Regionally, Europe is set to post the fastest growth in services exports in 2025, followed by Asia, the Middle East, and the CIS. Africa and Latin America will expand more slowly. In 2026, Asia and Africa are projected to accelerate, while growth in Europe and the Middle East will cool.
Global Trade Data and Interactive Tools
The WTO’s Global Trade Outlook and Statistics report also includes an expanded analysis of trade imbalances, tariff impacts, and the limits of trade policy in addressing structural global economic challenges.
To improve transparency and accessibility, the WTO has launched a new interactive data portal providing monthly merchandise trade data for over 120 economies, covering more than 70 product categories and 200 trading partners from January 2018 to August 2025.
The full report and datasets are available via the WTO Statistics Portal and the Tariff and Trade Data platform, offering researchers and policymakers timely insights into the evolving global trade landscape.

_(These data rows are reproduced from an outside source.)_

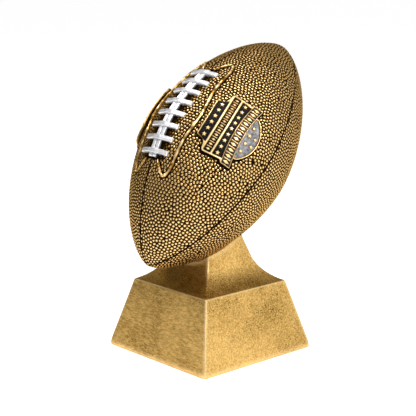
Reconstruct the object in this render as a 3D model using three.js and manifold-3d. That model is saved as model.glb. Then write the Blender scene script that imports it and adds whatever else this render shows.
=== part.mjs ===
// American-football trophy: a hollow ball of two cast halves, clamped by a tie rod to a square
// pyramid base with a flared neck, with inlaid laces and a badge on each side panel.
// Millimetres, +Z up. The origin is the centre of the felt pad's underside. The ball leans back
// towards +Y, and its laces face the front, -Y.

import * as THREE from 'three';
import { mergeVertices } from 'three/addons/utils/BufferGeometryUtils.js';
import Module from 'manifold-3d';

const wasm = await Module();
wasm.setup();

// ---------------------------------------------------------------- driving dimensions

const clearance = 0.3; // between any two pieces that meet

const baseSide = 96;
const baseTopSide = 72;
const baseHeight = 46.8; // table to the top edges of the pyramid
const baseLipHeight = 2.8; // upright band along the foot of the pyramid

const feltMargin = 3; // from the base's edge to the felt
const feltThickness = 1.5;
const feltProud = 0.3; // how far the felt stands below the casting

const neckFootHalf = 25.6; // the neck's straight taper, carried down to the base's top
const neckTaper = THREE.MathUtils.degToRad(18.2);
const neckFlareRadius = 28; // concave flare from the taper out to the base's top edges
const saddleLipWidth = 2.4;
const saddleLipProud = 0.5;

const ballRadius = 49.4;
const ballHalfLength = 89.8;
const ballFullness = 1.807; // exponents of the outline r = R (1 - |s / L|^fullness)^taper
const ballTaper = 0.66;
const ballWall = 4;
const ballTilt = THREE.MathUtils.degToRad(42.2); // from upright, towards +Y
const ballSetBack = 6.6; // ball centre behind the base's centre
const ballDrop = 15.1; // from the base's top edges up to the ball's lowest point

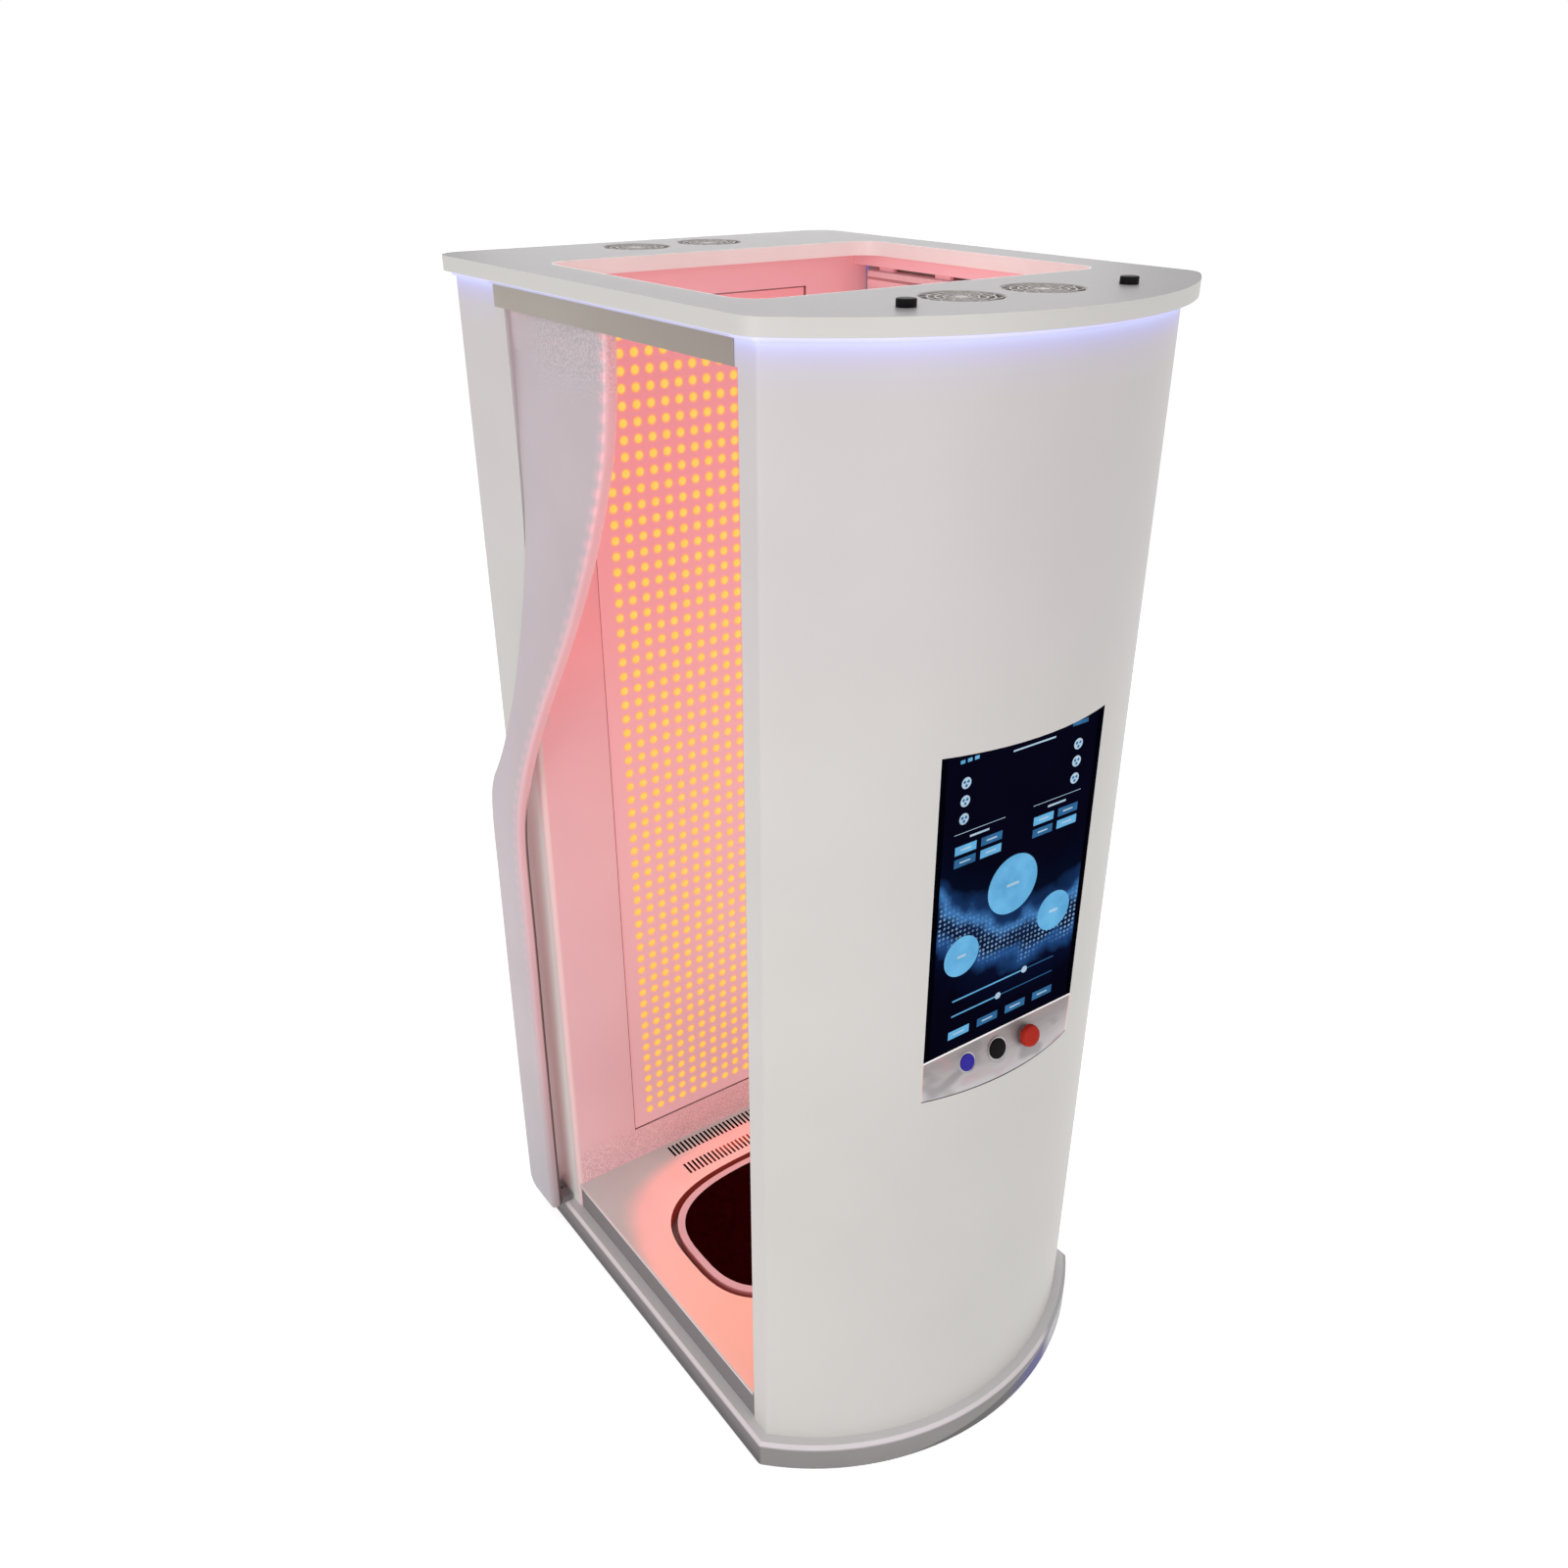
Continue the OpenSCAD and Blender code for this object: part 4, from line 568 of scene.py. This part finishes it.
def bar(bm, y, z, wide, high, tint, lift=0.0):
    """A filled rectangle of the picture, lifted over what it lies on."""
    made = bmesh.ops.create_grid(bm, x_segments=1, y_segments=1, size=0.5, matrix=on_glass(y, z, lift, wide, high))
    for face in {f for v in made["verts"] for f in v.link_faces}:
        face.material_index = tint


def disc(bm, y, z, r, tint, hole=0.0, lift=0.0):
    """A filled disc of the picture, or a ring round a hole."""
    made = bmesh.ops.create_circle(bm, cap_ends=True, radius=r, segments=48, matrix=on_glass(y, z, lift))
    faces = list({f for v in made["verts"] for f in v.link_faces})
    for face in faces:
        face.material_index = tint
    if hole:
        bmesh.ops.inset_region(bm, faces=faces, thickness=r - hole, use_even_offset=True)
        bmesh.ops.delete(bm, geom=faces, context="FACES_ONLY")


bm = bmesh.new()
bar(bm, 0.02, 1.462, 0.090, 0.0030, PALE)
for k in range(3):
    bar(bm, -0.128 + 0.014 * k, 1.473, 0.009, 0.006, SKY)
bar(bm, 0.118, 1.473, 0.034, 0.007, DEEP)
for side in (-1, 1):
    for k in range(3):
        y, z = side * icon_column, 1.436 - 0.030 * k
        disc(bm, y, z, 0.0095, PALE)
        for turn in range(3):
            a = math.radians(30 + 120 * turn)
            disc(bm, y + 0.0042 * math.cos(a), z + 0.0042 * math.sin(a), 0.0026, DEEP, lift=0.0002)
    bar(bm, side * bar_column, 1.352, 0.105, 0.0010, PALE)
    bar(bm, side * bar_column, 1.342, 0.040, 0.0036, PALE)
    for k in range(2):
        for j in range(2):
            tint = DEEP if (j + k) % 2 else SKY
            bar(bm, side * bar_column - 0.027 + 0.054 * j, 1.323 - 0.022 * k, 0.044, 0.015, tint)
            bar(bm, side * bar_column - 0.027 + 0.054 * j, 1.323 - 0.022 * k, 0.022, 0.0026, PALE, lift=0.0002)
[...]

The Big Picture: Trade Transformation in the AI Era
While trade growth remains modest by historical standards, the WTO’s analysis underscores that the structure of global trade is shifting rapidly. AI-related goods and services are emerging as key drivers of the next wave of globalization, while South-South partnerships are reshaping the balance of economic power.
As Director-General Okonjo-Iweala noted, global trade resilience in 2025 highlights both the strength of the multilateral system and the need for renewed global cooperation.
“The world cannot take open trade for granted,” she said. “It’s time to modernize global trade rules for the digital age—ensuring that innovation, inclusion, and sustainability go hand in hand.”